# Kimball swinger 500 organ. any ideas?



## oldgeek (Oct 5, 2011)

I found this organ on the side of the road in my neighborhood today. It was in very poor condition before i destroyed it. :twisted: It believe it was made around 1974. I thought i had found a load of gold plated fingers, and contacts, but they are plated with a "silver" metal that has not tarnished over time.
Does anyone know what the fingers are plated with? The keyboard contacts are springs, and bars. I have no idea what they material they are made of either. The springs have a slightly brassy look to them, possibly very thin gold plating and the base metal is tarnished?


----------



## Geo (Oct 5, 2011)

im afraid its tin. try a little hcl on a small area and see if you get a reaction. if you leave a drop on one trace over night and the metal disappears, its tin.


----------



## oldgeek (Oct 5, 2011)

Geo said:


> im afraid its tin. try a little hcl on a small area and see if you get a reaction. if you leave a drop on one trace over night and the metal disappears, its tin.

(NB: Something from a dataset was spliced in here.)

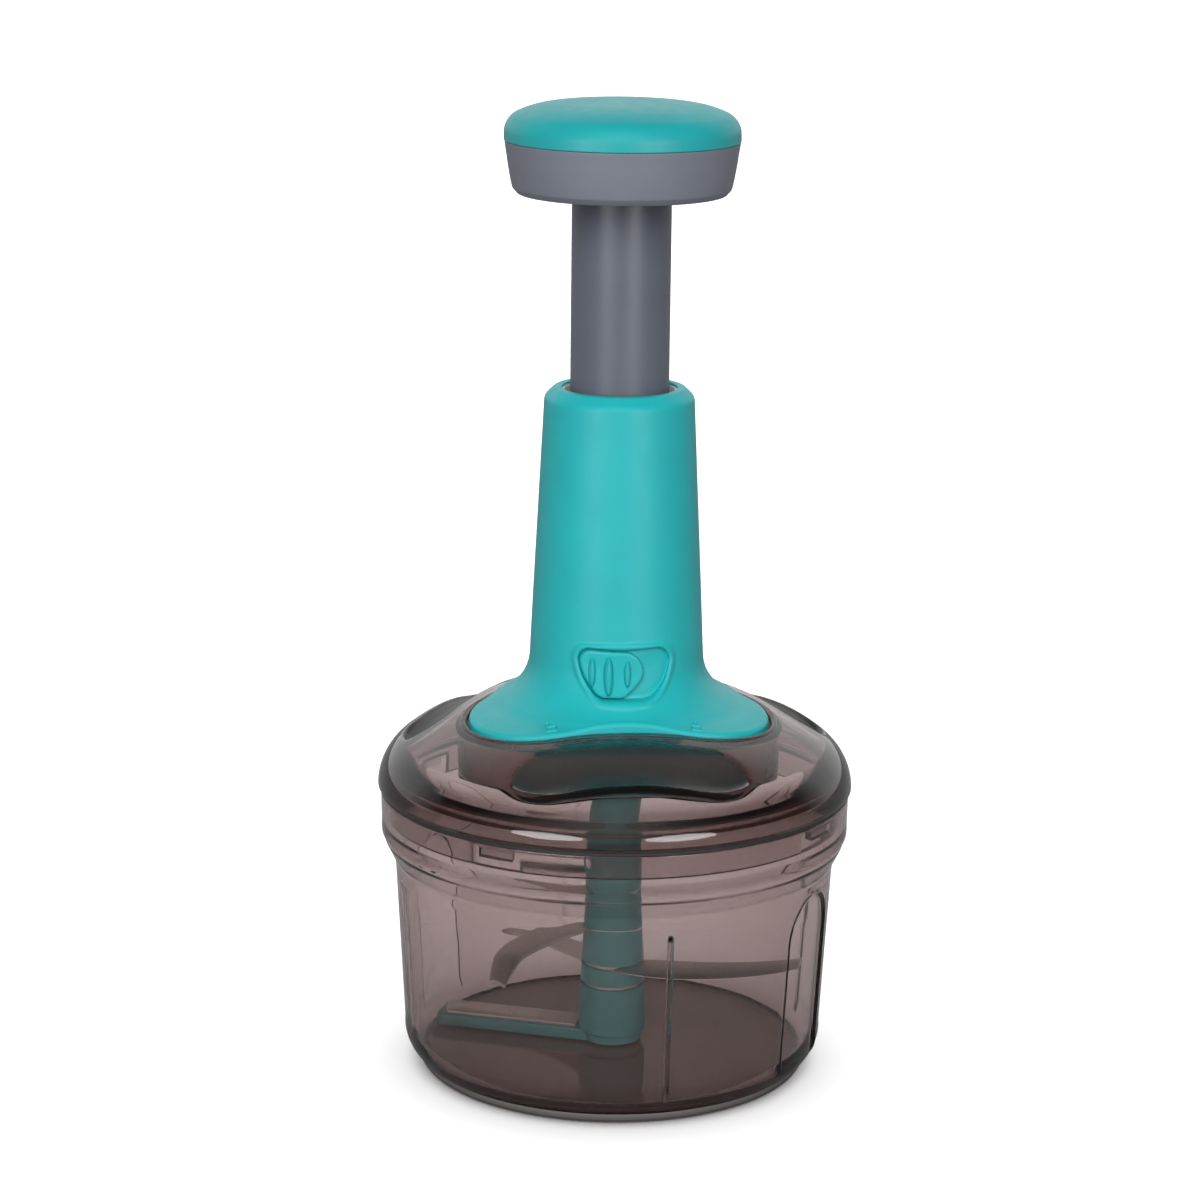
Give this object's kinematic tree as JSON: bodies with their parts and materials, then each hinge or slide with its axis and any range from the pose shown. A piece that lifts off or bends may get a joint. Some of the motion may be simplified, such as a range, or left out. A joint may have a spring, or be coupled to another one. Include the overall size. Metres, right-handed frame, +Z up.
{
  "type": "plunger food chopper",
  "caption": "Hand-press food chopper: a knob on a sprung plunger spins sickle blades in a clear lidded bowl.",
  "frame": {"origin": "middle of the face that it stands on, on the axis of bowl and plunger", "axes": "+Z up along the plunger's axis, -Y towards the front, where the lock slider is, +X to the viewer's right"},
  "size_m": [0.145, 0.145, 0.2954],
  "materials": {
    "smoke_plastic": "clear smoke-tinted, glossy",
    "teal_plastic": "satin",
    "teal_slider": "satin",
    "stem_teal": "satin",
    "grey_plastic": "satin",
    "tube_plastic": "semi-gloss",
    "pale_bush": "satin",
    "dark_plastic": "satin",
    "white_acetal": "satin",
    "dark_silicone": "matt",
    "blade_steel": "brushed",
    "bright_steel": "turned",
    "spring_steel": "drawn wire"
  },
  "bodies": {
    "bowl_unit": {"bowl": "smoke_plastic", "bowl_pin": "bright_steel", "non_slip_base": "dark_silicone"},
    "rim_seal": {"lid_seal": "dark_silicone"},
    "lid_unit": {"lid": "smoke_plastic", "handle_housing": "teal_plastic", "guide_bush": "pale_bush", "base_plate": "grey_plastic", "bearing_cap": "white_acetal", "shaft_seal": "dark_silicone", "housing_screws": "bright_steel", "base_plate_screws": "bright_steel"},
    "plunger": {"knob_cap": "teal_plastic", "knob_cup": "grey_plastic", "plunger_tube": "tube_plastic", "tube_plug": "white_acetal", "knob_screws": "bright_steel", "spiral_nut": "white_acetal", "nut_pins": "bright_steel", "return_spring": "spring_steel"},
    "spiral_drive": {"spiral_rod": "bright_steel", "spring_seat": "white_acetal", "rod_clip": "spring_steel", "clutch_driver": "white_acetal", "clutch_spring": "spring_steel"},
    "dog_socket": {"drive_socket": "white_acetal"},
    "blade_unit": {"blade_stem": "stem_teal", "blade_core": "dark_plastic", "core_screw": "bright_steel", "stem_bush": "white_acetal", "upper_blade": "blade_steel", "middle_blade": "blade_steel", "lower_blade": "blade_steel", "upper_spacer": "stem_teal", "lower_spacer": "stem_teal", "foot_sleeve": "stem_teal", "scraper_arm": "stem_teal", "bottom_blade": "blade_steel"},
    "lock": {"lock_slider": "teal_slider", "lock_latch": "dark_plastic"}
  },
  "joints": [
    {"name": "lid_lift", "type": "slide", "parent": "bowl_unit", "child": "rim_seal", "axis": [0, 0, 1], "range_m": [0, 0.12]},
    {"name": "lid_twist", "type": "hinge", "parent": "rim_seal", "child": "lid_unit", "pos_m": [0, 0, 0.0882], "axis": [0, 0, -1], "range_deg": [0, 17]},
    {"name": "plunger_press", "type": "slide", "parent": "lid_unit", "child": "plunger", "axis": [0, 0, -1], "range_m": [0, 0.055], "stiffness_N_per_m": 250, "springref_m": -0.03, "deforming": ["return_spring"]},
    {"name": "rod_spin", "type": "hinge", "parent": "lid_unit", "child": "spiral_drive", "pos_m": [0, 0, 0.13], "axis": [0, 0, 1], "range_deg": [0, 665]},
    {"name": "socket_spin", "type": "hinge", "parent": "lid_unit", "child": "dog_socket", "pos_m": [0, 0, 0.09], "axis": [0, 0, 1], "range_deg": [0, 665]},
    {"name": "blade_spin", "type": "hinge", "parent": "bowl_unit", "child": "blade_unit", "pos_m": [0, 0, 0.02], "axis": [0, 0, 1], "range_deg": [0, 665]},
    {"name": "lock_slide", "type": "hinge", "parent": "lid_unit", "child": "lock", "pos_m": [0, 0, 0.127], "axis": [0, 0, 1], "range_deg": [0, 16]}
  ],
  "couplings": [
    {"joint": "rod_spin", "follows": "plunger_press", "rad_per_m": 209.44},
    {"joint": "socket_spin", "follows": "plunger_press", "rad_per_m": 209.44},
    {"joint": "blade_spin", "follows": "plunger_press", "rad_per_m": 209.44}
  ]
}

I will try the HCL as you suggest. I thought TIN would have corodded after 35 years? I found some silver plated switches, that are solid black with tarnish.

Oh well, at least there are some strange looking gold leg IC's and a few gold leg transistors in the lot. :wink:


----------



## Claudie (Oct 5, 2011)

If that wire is what the keys make contact with, I would make extra sure it isn't Gold plated before I threw it in the Tin pile. :|


----------



## Geo (Oct 5, 2011)

actually pure tin is highly corrosive resistant. its used to coat many metals that are exposed to weather and electronics where the connection needs to have a reasonable expectancy of having been in an atmosphere where moisture is present. where the connection has to be failsafe as in military or medical or high end consumer goods gold plating is required.


----------



## Palladium (Oct 6, 2011)

This ain't the answer, but it's a good read.

http://goldrefiningforum.com/phpBB3/viewtopic.php?f=51&t=164&hilit=hammond+organ


----------



## knujiv (Oct 6, 2011)

Here's a list of Kimber-Allen (Kimball) organ components that are apparently currently available. Haven't checked this out in detail, so am not sure if it relates to older models or current production. What is clear is that they do (or did?) use PM's in the manufacture of their organs. Hope it helps. 

http://www.kimberallen.8m.net/custom.html


----------



## kelly (Oct 7, 2011)

It's been a couple of years since I tore into a kimball, but if I remember right the springs and contact bars are gold plated. Gullbrensen's have upwards of two ounces of silver and a gram or so of gold.


----------